La cuestión es, por qué se ha tornado esta recién estrenada intención de protesta «educada» en formas más agresivas de expresión. «Porque el malestar–explica Clarisa Hernández– tiene dos salidas: hacia adentro en forma de culpa y ansiedad o hacia afuera, bajo la apariencia de recriminación y reproches que bien pueden convertirse a nivel social en acciones protesta. Como sociedad, podemos estar viviendo el malestar de un neurótico cuando pasa del carácter pasivo al agresivo. Ninguno de los dos se considera comprometido con el yo ni con las necesidades individuales».

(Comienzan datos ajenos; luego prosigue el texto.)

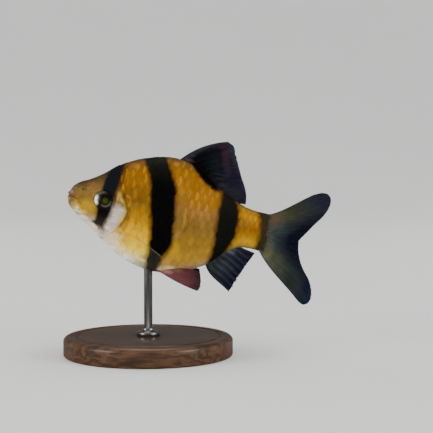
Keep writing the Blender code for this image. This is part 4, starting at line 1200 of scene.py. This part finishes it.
def arc(radius, centreR, centreZ, fromDeg, toDeg, count):
    turns = np.radians(np.linspace(fromDeg, toDeg, count))
    return [(centreR + radius * math.cos(turn), centreZ + radius * math.sin(turn)) for turn in turns]


def woodMaterial():
    material, tree = newMaterial("walnut")
    grown = ownCoordinate(tree).stretched((60.0, 700.0, 700.0), (0, 4, 12))
    rings = (grown.noise(0.25, 3.0, 0.55) * 46.0).maths("SINE")
    grain = grown.noise(2.6, 5.0, 0.7)
    pores = grown.noise(9.0, 2.0, 0.8).fade(0.36, 0.3)
    colour = (pores * 0.7).blend((rings * 0.22 + grain).stops(standForm["wood"]), standForm["pores"])
    inputs = {"Base Color": colour, "Roughness": 0.35, "Coat Weight": 0.35, "Coat Roughness": 0.12}
    return endMaterial(material, inputs, pores * -0.8 + grain, 0.03, 0.5)


def steelMaterial():
    material, tree = newMaterial("brushedSteel")
    coordinate = ownCoordinate(tree)
    streaks = coordinate.stretched((900.0, 900.0, 12000.0)).noise(1.0, 3.0, 0.6)
    gloss = coordinate.noise(420.0, 3.0, 0.6).spread(0.25, 0.75, 0.27, 0.36)
    inputs = {"Base Color": streaks.stops(standForm["steel"]), "Metallic": 1.0, "Roughness": gloss}
    return endMaterial(material, inputs, streaks, 0.01, 0.2)


def buildStand():
    form = standForm
    top, radius, edge, (grooveAt, grooveDeep) = form["height"], form["radius"], form["edge"], form["groove"]
    profile = [(0, top), (2.0, top), (grooveAt - 1.2, top)]
    profile += [(grooveAt + grooveDeep * k / 3, top - grooveDeep * math.sqrt(max(0.0, 1 - (k / 3) ** 2)))
                for k in range(-3, 4)]
    profile += [(radius - edge - 0.1, top), *arc(edge, radius - edge, top - edge, 90, 0, 9)]
    profile += [(radius, form["bevel"]), (radius - form["bevel"], 0.0), (2.0, 0.0), (0, 0.0)]
    turnedPiece("standBase", profile, woodMaterial(), "stand_base")

    rod, flange, (collar, collarHeight) = form["rod"], form["flange"], form["collar"]
    flangeTop, reach = top + form["flangeHeight"], fishForm["bellyHeight"] + form["intoBelly"]
    profile = [(0, reach), (rod * 0.8, reach), (rod, reach - 0.2), (rod, flangeTop + collarHeight + 0.3)]
    profile += arc(0.3, collar - 0.3, flangeTop + collarHeight - 0.05, 90, 0, 4)
    profile += [(collar, flangeTop + 0.05), (flange - 0.4, flangeTop)]
    profile += arc(0.4, flange - 0.4, flangeTop - 0.4, 80, 0, 5)
    profile += [(flange, top + 0.02), (flange - 0.1, top), (0.5, top), (0, top)]
    turnedPiece("standRod", profile, steelMaterial(), "stand_rod")


buildStand()
print("stand turned")

# Studio: a pale round floor that sweeps up into its own wall, soft boxes, and the photograph's view
studio = {
    "flatRadius": 0.7,
    "sweep": 1.1,
    "around": 96,
    "paper": (0.8, 0.8, 0.784, 1.0),
    "inGloss": 0.16,  # how bright the paper and the air look in glossy reflections
    "world": ((0.95, 0.97, 1.0, 1.0), 0.5),
    "boxes": (  # place, size, watts, colour, and whether it is seen in glossy surfaces
        ((-0.72, -0.4, 0.1), 0.45, 7.4, (1.0, 0.99, 0.97), False),
        ((0.78, -0.46, 0.1), 0.5, 8.4, (0.98, 0.99, 1.0), False),
        ((-0.75, 0.45, 0.14), 0.5, 6.0, (1.0, 0.99, 0.97), False),
        ((0.75, 0.45, 0.14), 0.5, 6.0, (1.0, 0.99, 0.97), False),
        ((-0.72, -0.44, 0.2), 0.5, 2.0, (1.0, 1.0, 1.0), True),
        ((0.76, -0.46, 0.2), 0.5, 2.0, (1.0, 1.0, 1.0), True),
        ((0.0, 0.0, 2.2), 1.8, 14.0, (1.0, 1.0, 1.0), True),
    ),
    "lookAt": (17.74, 0.0, 35.97),
    "distance": 311.4,
    "elevation": 3.0,
    "lens": 100.0,
}


def placed(data, place=(0, 0, 0), lookAt=None):
    thing = bpy.data.objects.new(data.name, data)
    thing.location = place
    if lookAt is not None:
        thing.rotation_euler = (lookAt - Vector(place)).to_track_quat("-Z", "Y").to_euler()
    scene.collection.objects.link(thing)
    return thing


def dimmed(tree):  # 1, and less in glossy reflections
    return made(tree, "LightPath", (), "Is Glossy Ray") * (studio["inGloss"] - 1) + 1.0


def buildFloor():
    flat, sweep, around = studio["flatRadius"], studio["sweep"], studio["around"]
    profile = [(0.0001, 0.0), (0.1, 0.0), (0.3, 0.0), (flat, 0.0), *arc(sweep, flat, sweep, -90, 0, 25)[1:]]
    mesh = bpy.data.meshes.new("floor")
    mesh.from_pydata(turned(profile, around).tolist(), [], gridFaces(len(profile), around, True).tolist())
    mesh.shade_smooth()
    material, tree = newMaterial("paperFloor")
    coordinate = ownCoordinate(tree)
    colour = (coordinate.noise(3.0, 3.0).spread(0.0, 1.0, 0.97, 1.03) * dimmed(tree)).shade(studio["paper"])
    inputs = {"Base Color": colour, "Roughness": 0.85, "Specular IOR Level": 0.2}
    mesh.materials.append(endMaterial(material, inputs, coordinate.noise(900.0), 0.05, 0.15))
    floor = placed(mesh)


def buildStudio():
    buildFloor()
    world = bpy.data.worlds.new("studioAir")
    world.use_nodes = True
    air, (colour, strength) = world.node_tree, studio["world"]
    feedAll(air, {"Color": colour, "Strength": dimmed(air) * strength}, air.nodes["Background"].inputs)
    scene.world = world

    aim = Vector(studio["lookAt"]) * mm
    for number, (place, size, watts, colour, shines) in enumerate(studio["boxes"]):
        lamp = bpy.data.lights.new(f"softBox{number + 1}", "AREA")
        lamp.shape, lamp.size, lamp.energy, lamp.color = "DISK", size, watts, colour
        placed(lamp, place, aim).visible_glossy = shines

    view = bpy.data.cameras.new("camera")
    view.lens, view.sensor_width = studio["lens"], 36.0
    view.clip_start, view.clip_end = 0.01, 10.0
    rise = math.radians(studio["elevation"])
    away = Vector((0, -math.cos(rise), math.sin(rise))) * studio["distance"] * mm
    scene.camera = placed(view, aim + away, aim)


buildStudio()
print("studio lit")
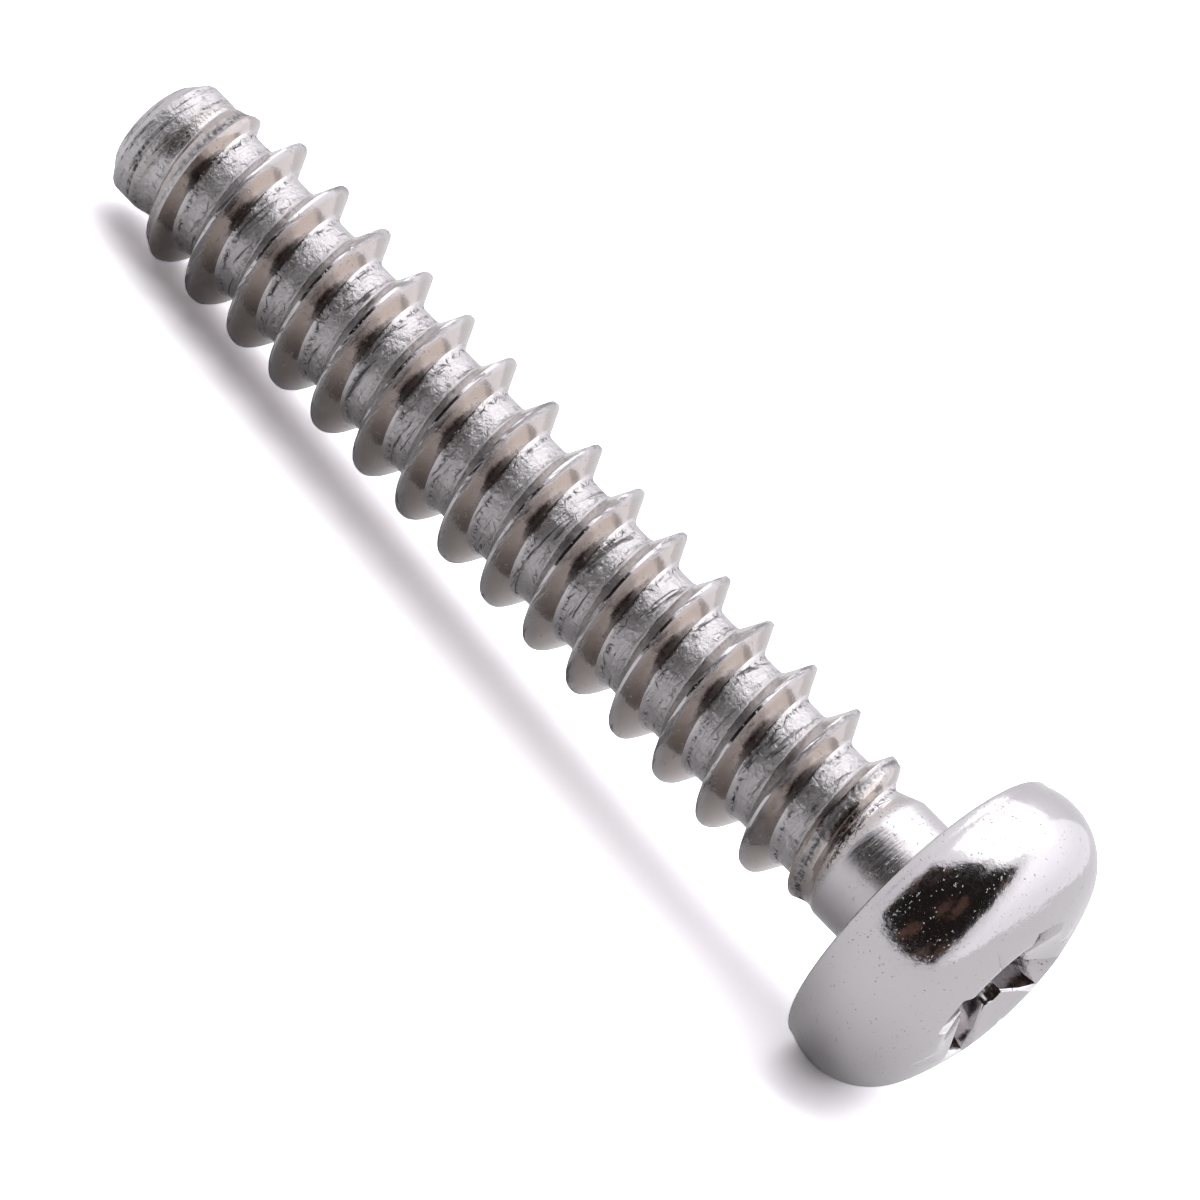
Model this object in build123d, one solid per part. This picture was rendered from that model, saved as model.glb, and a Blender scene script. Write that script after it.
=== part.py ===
from build123d import *
import math
import os

# Pan head tapping screw, 4.2 x 25, blunt end, type Z cross recess number 2.
# The screw is built standing on its own axis: seat of the head at Z = 0, head above, shank below.
# It is then laid down as it rests: head towards +X, rim of the head and first full thread on Z = 0.

# Shank and thread
length = 25.0          # seat of the head to the blunt end
thread_d = 4.2         # over the crests
root_d = 2.92          # between the crests
pitch = 1.4
flank_angle = 30.0     # each flank to a plane square to the axis
crest_flat = 0.07      # width of a fully formed crest
root_fillet = 0.16     # between flank and root
neck_d = 3.4           # plain shank under the head
neck_length = 1.5
neck_fillet = 0.25     # where the neck meets the seat
plug_d = 3.16          # plain blunt end, left from the blank
plug_length = 1.0
plug_bevel = 0.38
first_crest = 2.89     # blunt end to the first crest on the side that lies uppermost

# Run-outs: the crest is cut back where the blank was too thin to fill the die
tip_taper = 1.15       # length over which the crest grows from the plug to full height
neck_taper = 1.6       # length over which the crest fades into the neck

# Head
head_d = 8.0
head_height = 3.0
dome_radius = 7.5
widest_at = 0.86       # height of the widest place above the seat
seat_edge = 0.12       # small flat left between the seat and the rounded side

# Drive recess and the four marks between its wings
wing_span = 4.3
wing_width = 1.02
recess_depth = 2.2     # below the top of the dome
wall_lean = 14.0       # outer walls of the wings, to the axis
hub_width = 2.0        # across the flats of the square hub that widens the inner corners
hub_foot = 1.5         # the same at the bottom
cone_depth = 0.35      # centre of the bottom
dish_d = 3.8           # metal dragged down round the punch, between the wings
dish_lean = 18.0       # its slope, to a plane square to the axis
mark_reach = 5.3       # circle the marks run out to
mark_width = 0.42
mark_depth = 0.2
recess_turn = 8.0      # one wing, from straight up towards -Y, as the screw lies

head_r, thread_r, root_r = head_d / 2, thread_d / 2, root_d / 2
neck_r, plug_r = neck_d / 2, plug_d / 2
# the side is one arc, upright at the widest place and tangent to the dome
dome_z = head_height - dome_radius
side_radius = (dome_radius**2 - head_r**2 - (widest_at - dome_z)**2) / (2 * (dome_radius - head_r))


def upright(*edges):
    """A face in the XZ plane from edges drawn as (radius, height)."""
    return Plane.XZ * Face(Wire(edges))


def turned(*edges):
    """The closed outline (radius, height) revolved about the screw's axis."""
    return Solid.revolve(upright(*edges), 360, Axis.Z)


def polyline(*points):
    """Straight edges through the points, in order."""
    return [Line(a, b) for a, b in zip(points, points[1:])]


def make_head():
    """Rounded side and shallow dome, tangent to each other, on a flat seat."""
    side_r = head_r - side_radius
    # the two arcs meet on the line through both centres
    reach = dome_radius / math.hypot(side_r, widest_at - dome_z)
    shoulder = (side_r * reach, dome_z + (widest_at - dome_z) * reach)
    drop = widest_at - seat_edge
    rim = (side_r + math.sqrt(side_radius**2 - drop**2), seat_edge)
    half = math.atan2(shoulder[0], shoulder[1] - dome_z) / 2
    dome_mid = (dome_radius * math.sin(half), dome_z + dome_radius * math.cos(half))
    seat = (rim[0] - seat_edge, 0)
    return turned(
        Line((0, 0), seat),
        Line(seat, rim),
        ThreePointArc(rim, (head_r, widest_at), shoulder),
        ThreePointArc(shoulder, dome_mid, (0, head_height)),
        Line((0, head_height), (0, 0)),
    )


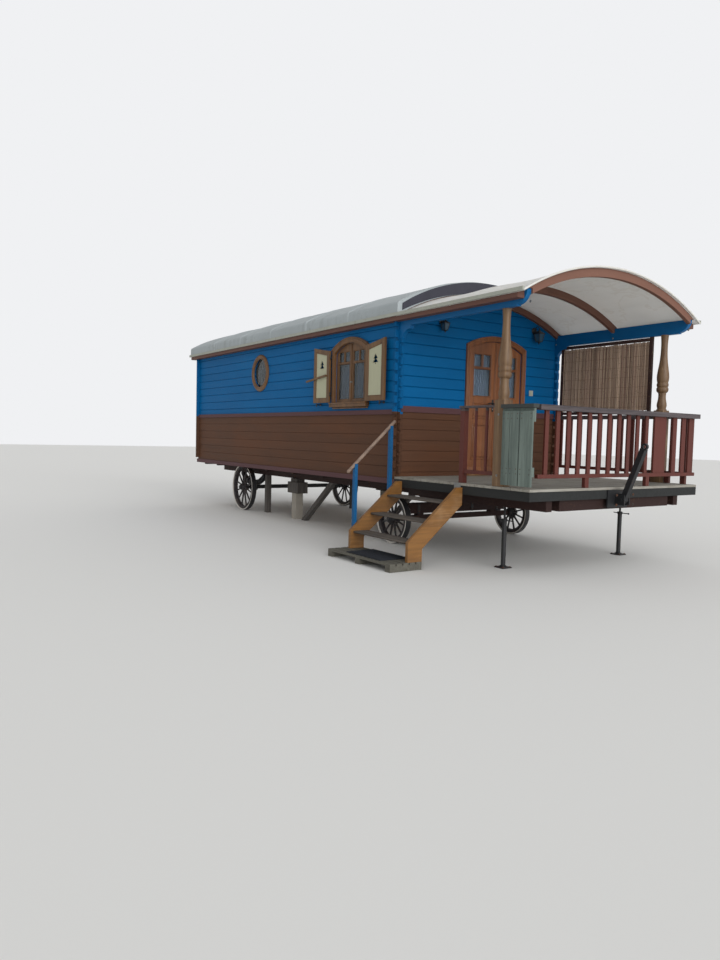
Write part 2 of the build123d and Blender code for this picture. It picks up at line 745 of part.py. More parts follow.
for name, hand in door_rows:
    with BuildPart() as leaf:
        with BuildSketch(door_plane.offset(-WALL_T)):
            arched_face(
                DOOR_HALF - LEAF_GAP, DOOR_FOOT, DOOR_SPRING - LEAF_GAP, DOOR_APEX - LEAF_GAP
            )
            with Locations((-hand * DOOR_HALF / 2 + hand * LEAF_GAP / 2, DOOR_APEX / 2)):
                Rectangle(DOOR_HALF, DOOR_APEX * 1.2, mode=Mode.SUBTRACT)
            for u, low, high, width in door_panes(hand):
                with Locations((u, (low + high) / 2)):
                    Rectangle(width, high - low, mode=Mode.SUBTRACT)
        extrude(amount=LEAF_T)
        for low, high in DOOR_PANEL_ROWS:
            with BuildSketch(door_plane.offset(-WALL_T + LEAF_T)):
                with Locations((hand * (LEAF_GAP / 2 + leaf_w / 2), (low + high) / 2)):
                    Rectangle(door_pane_w, high - low)
                    Rectangle(
                        door_pane_w - PANEL_MARGIN, high - low - PANEL_MARGIN, mode=Mode.SUBTRACT
                    )
            extrude(amount=-PANEL_DEEP, mode=Mode.SUBTRACT)
        for v in DOOR_HINGES:
            knuckle = at(DOOR_AXIS_X, DOOR_Y + hand * DOOR_HALF, DECK_Z + v + KNUCKLE_H / 2 + 1)
            with Locations(knuckle):
                Cylinder(KNUCKLE_R, KNUCKLE_H)
            block(
                (-WALL_T - HINGE_PLATE_T, -WALL_T),
                (
                    DOOR_Y + hand * (DOOR_HALF - LEAF_LAP),
                    DOOR_Y + hand * (DOOR_HALF - KNUCKLE_R / 2),
                ),
                (DECK_Z + v + 1, DECK_Z + v + 1 + KNUCKLE_H),
            )
            with Locations(knuckle):
                Cylinder(HINGE_PIN_R + PIN_FIT, KNUCKLE_H, mode=Mode.SUBTRACT)
    leaf.part.label = name
    export_step(leaf.part, f"parts/{name}.step")
    with BuildPart() as leaf_glass:
        with BuildSketch(door_plane.offset(-WALL_T + LEAF_T / 2)):
            for u, low, high, width in door_panes(hand):
                with Locations((u, (low + high) / 2)):
                    Rectangle(width, high - low)
        extrude(amount=GLASS_T)
    leaf_glass.part.label = f"{name}_glass"
    export_step(leaf_glass.part, f"parts/{name}_glass.step")

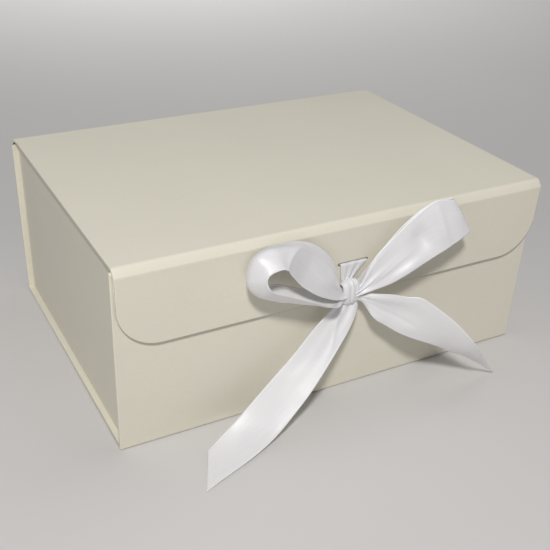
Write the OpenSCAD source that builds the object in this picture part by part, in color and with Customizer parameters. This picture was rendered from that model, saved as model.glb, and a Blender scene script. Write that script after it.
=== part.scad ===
// Wedding card box: a paper-covered greyboard box with a hinged lid, a rounded front flap
// held by hidden magnets, and a satin ribbon bow threaded through a slot in the flap.
// Axes: +X to the right, -Y to the front, +Z up; the origin is the middle of the underside.

/* [Box] */

// Width over the ends of the base
box_w = 310; // [280:1:400]
// Depth from the front wall to the back wall
box_d = 220; // [190:1:300]
// Height to the lid's top
box_h = 129; // [125:1:160]
// Distance from the base's end to the side wall's outer face
side_inset = 4.5; // [2:0.5:8]

/* [Board and paper] */

// Thickness of the greyboard
board = 2; // [1.5:0.1:2.5]
// Thickness of the covering paper
paper = 0.2; // [0.1:0.05:0.3]
// Outer radius of the paper fold at the lid's front and rear edges
fold_r = 4.9; // [4:0.1:6]
// Outer radius of the folds along the base
base_fold_r = 2; // [1:0.1:2.2]
// Strip of turned-in cover that shows around each lining
turn_in = 3; // [2:0.5:8]

/* [Lid and flap] */

// Air between the walls' rim and the lid's underside
lid_gap = 0.6; // [0.4:0.1:1.5]
// Sideways offset of the hand-folded lid on the box
lid_shift = 1.5; // [-2:0.5:2]
// Height of the flap from the lid's top to the flap's lower edge
flap_h = 54; // [50:1:60]
// Radius of the flap's lower corners
flap_r = 28; // [10:1:30]
// Air between the flap and the front wall
flap_gap = 0.6; // [0.6:0.1:1]

/* [Corner tabs] */

// Length of each tab along the front or back wall
tab_l = 30; // [20:1:45]
// Thickness of a tab, with its paper
tab_t = 1.4; // [1:0.1:2]
// Cut-off at each free corner of a tab
tab_chamfer = 14; // [4:1:18]

/* [Magnets] */

// Radius of each flap magnet and of each steel plate
magnet_r = 7.5; // [5:0.5:9]
// Thickness of a magnet
magnet_t = 1.4; // [1:0.1:1.4]
// Thickness of a steel plate
plate_t = 1; // [0.5:0.1:1.2]
// Distance of each magnet from the middle of the box
magnet_x = 95; // [60:1:110]
// Depth of the magnets below the lid's top
magnet_drop = 36; // [30:1:38]

/* [Ribbon] */

// Thickness of the ribbon's solids
ribbon_t = 0.6; // [0.4:0.1:0.8]
// Length of the slot in the flap
slot_l = 22; // [20:1:30]
// Width of the slot in the flap
slot_w = 1.6; // [1.2:0.1:2.5]
// Height of the slot above the flap's lower edge
slot_up = 24.4; // [22:0.1:28]
// Position of the slot to the right of the knot
slot_x = 4.4; // [0:0.1:6]
// Width of the knot
knot_w = 13; // [10:0.5:14]
// Height of the knot
knot_h = 17; // [14:0.5:18]
// Depth of the knot
knot_d = 9; // [7:0.5:10]

/* [Hidden] */

$fn = 96;
eps = 0.02;

xw = box_w / 2;
yd = box_d / 2;
t = board + 2 * paper;
rim_z = box_h - t - lid_gap;
fold_z = box_h - fold_r;
// The rear fold's lower part stays with the back wall, up to split_z; its upper part moves
split_z = fold_z + 2;
split_gap = 0.5;
side_x = xw - side_inset;

lid_x0 = -xw + lid_shift;
lid_x1 = xw + lid_shift;
flap_y = -yd - t - flap_gap;
lid_y0 = flap_y + fold_r;
lid_y1 = yd - fold_r;

flap_z0 = box_h - flap_h;
flap_z1 = fold_z - 0.3;
slot_z = flap_z0 + slot_up;
magnet_z = box_h - magnet_drop;

ivory = [0.88, 0.86, 0.78];
lining_ivory = [0.91, 0.90, 0.84];
grey_board = [0.55, 0.53, 0.50];
satin = [0.95, 0.95, 0.97];
steel = [0.70, 0.70, 0.72];

// Ribbon shapes as rows of points across the ribbon, measured from the middle of the
// flap's lower edge, on the flap's outer face: X to the right, Y to the back, Z up.
left_tail_rows = [
    [[-3, -6, -4], [6, -7, -4]],
    [[-18, -5, -8], [2, -11, -11]],
    [[-28, -6, -16], [-6, -14, -23]],
    [[-41, -7, -27], [-25, -19, -40.5]],
    [[-51.5, -9, -35.5], [-38, -24, -50]],
    [[-62, -11, -43.5], [-49, -27, -58]],
    [[-73, -13, -52.5], [-61, -30, -67]],
    [[-83, -15, -60], [-72.5, -32, -73]],
    [[-94, -17, -67], [-90.5, -40.5, -74]],
    [[-105.5, -22, -71.5], [-107, -48, -74.2]],
    [[-106, -22.5, -71.8], [-122, -54, -74.2]]
];

right_tail_rows = [
    [[9, -7, 3.5], [7.5, -8.5, -1]],
    [[25, -15.5, 3.5], [15, -9.5, -10.5]],
    [[35, -21, 2], [22, -13, -17.5]],
    [[43.5, -27, 1.5], [33.5, -20, -26.5]],
    [[58, -36.5, -10], [52, -26.5, -35]],
    [[67, -42.5, -19.5], [62, -28.5, -40]],
    [[75, -46.5, -29.5], [71, -29.5, -46]],
    [[84.5, -44, -41], [81.5, -30, -51.5]],
    [[95, -39, -53.5], [95, -31, -60.5]],
    [[112, -32, -73], [112.5, -31.5, -74]]
];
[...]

La «credibilidad» de las primeras acciones podría estar a punto de romperse, en tanto que un segundo grupúsculo ha desestimado las expresiones de carácter pacífico a las de explosión «neurótica»: satisfacción inmediata de sus deseos, sin poner las bases para reivindicar el problema. «Estos segundos subgrupos ya no son quienes sintetizan la frustración general del resto –aclara el sociólogo y psicólogo Antonio Martín–. Los ‘‘indignados'' son un movimiento que puede aglutinar el inconsciente de cada persona, simbolizar nuestro deseo de utopías inalcanzables y de sueños de futuro mejor... Los "otros"colectivos que se han salido de madre, intentan hiperdemocratizar lo inviable –como el derecho a necesidades lúdicas, que no es tal. Los "escindidos", están poniendo en peligro el progreso, el crecimiento y desarrollo personal, que los otros están intentado lograr».
Los «Cojos Mantecas»
Entre unos y otros hay diferencia: «El movimiento 15-M pide un desarrollo mayor de la Declaración Universal de los Derechos Humanos, y un abandono del servilismo a los mercados y su corrupción –sintetiza Antonio Martín–. Y lo ha hecho de forma pacífica». Los otros– quienes sean– simbolizan al remoto «Cojo Mantecas», que se sumaban al rebufo de manifestaciones y protestas legítimas. Infringir la ley, cortar el tráfico, impedir la entrada de un diputado a parlamento para un acto democrático, desvirtúa todo y supone subirse a un «carro» que no es el suyo. No hay derecho a todo, hay derecho consensuado a no violar los derechos de los demás.
Decía Doris Lessing que los países que no están preparados para adoptar y transformar los mensajes que llegan de la calle, están, irremediablemente abocados al fracaso. Escuchemos a la calle pero, al tiempo, que la calle asuma quien quiere escucharla.